I will go for rsnapshot.
(and for home server hardware: __synology. there are cookbooks to get rsnapshot running, but as its just a perl script piggybacking rsync, it should run on anything linux. I was looking for a NAS and backup box for less than 200$ and it has 15Watt power drain with a fairly decent linux on top, so synology floats my boat)
#31 nogi commented on 2012-08-07:
and "storebackup"? anyone use it?
#32 Pykler commented on 2013-01-19:
I use rsnapshot too and I love it. I do like the fact that rdiff-backup makes deltas of files and I am thinking in the near future I might implement both (since I like the daily, monthly, etc ...).
My idea is:
rdiff-backup to pull in the files, and do an rsnapshot on the output of the rdiff-backup directory.
deploying these backups back out in the case of disaster recovery might be a small pain ... but not too hard for a small shell script wrapper to handle.
Thanks for the cool review.
#33 Not a name commented on 2013-01-31:
I ran rdiff-backup for years, but the requirement that both the server and the client have to run compatible versions of rdiff-backup proved to be just too frustrating.
I have moved to rsnapshot because it has no such requirement.
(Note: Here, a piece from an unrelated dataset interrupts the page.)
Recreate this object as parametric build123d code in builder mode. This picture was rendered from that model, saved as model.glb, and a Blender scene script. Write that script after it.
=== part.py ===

I have also come to prefer the very transparent hard-link approach that rsnapshot uses.
#34 Anselm Christophersen commented on 2013-11-20:
Long read, but worth it.
I started out with rdiff-backup, but as I'm planning on setting up a solution that can backup my entire home dir (~500 GB and growing), speed IS a factor for me.
As well, the factor that I'll be able to delete individual revisions is a big plus for me. (Seems I'll have to exclude virtual machines though, as I imagine they will make the backups grow very large - but that's not a deal breaker for me, as I usually use VMs to do Windows Testing, and nothing more.)